A corporation official said the population of Diva shot up between 2011 and 2015, growing more than six times to 4.5 lakh now from about 70,000 then. As the demand for housing skyrocketed, illegal buildings mushroomed.
Two years ago, the corporation increased the daily water supply to Diva from 15 million litres to 18.5 million litres. However, a constrained distribution network meant that nothing really changed for those who needed it the most.
Vijay Bhoir, a local NCP leader, says, “More than 95 per cent of the construction in Diva is unauthorised and the existing water supply network can’t meet their needs. Unfortunately, the administration’s effort until now has been on getting more water sanctioned for Diva, but the problem really is in the distribution network. Until that is strengthened, the water problem will continue.”
For now, the corporation has its “plans” — lay additional water pipelines in some of the worst-affected areas, provide concrete casing for the water lines to check pilferage, and form a vigil squad by June to keep an eye on illegal water connections.

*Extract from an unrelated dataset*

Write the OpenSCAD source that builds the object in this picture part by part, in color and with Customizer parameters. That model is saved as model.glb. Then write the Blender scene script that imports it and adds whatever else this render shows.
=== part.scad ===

Kavita isn’t banking on any of these “plans”. As she hauls her steel pot over the threshold of her house, she has plans of her own. It’s already 9.30 pm, late for dinner. But before that, she pours some of the water she has just got from Mumbra into a utensil and puts it on boil. That done, Kavita sits down for the biggest indulgence — she pours herself a glass full of water and guzzles it down.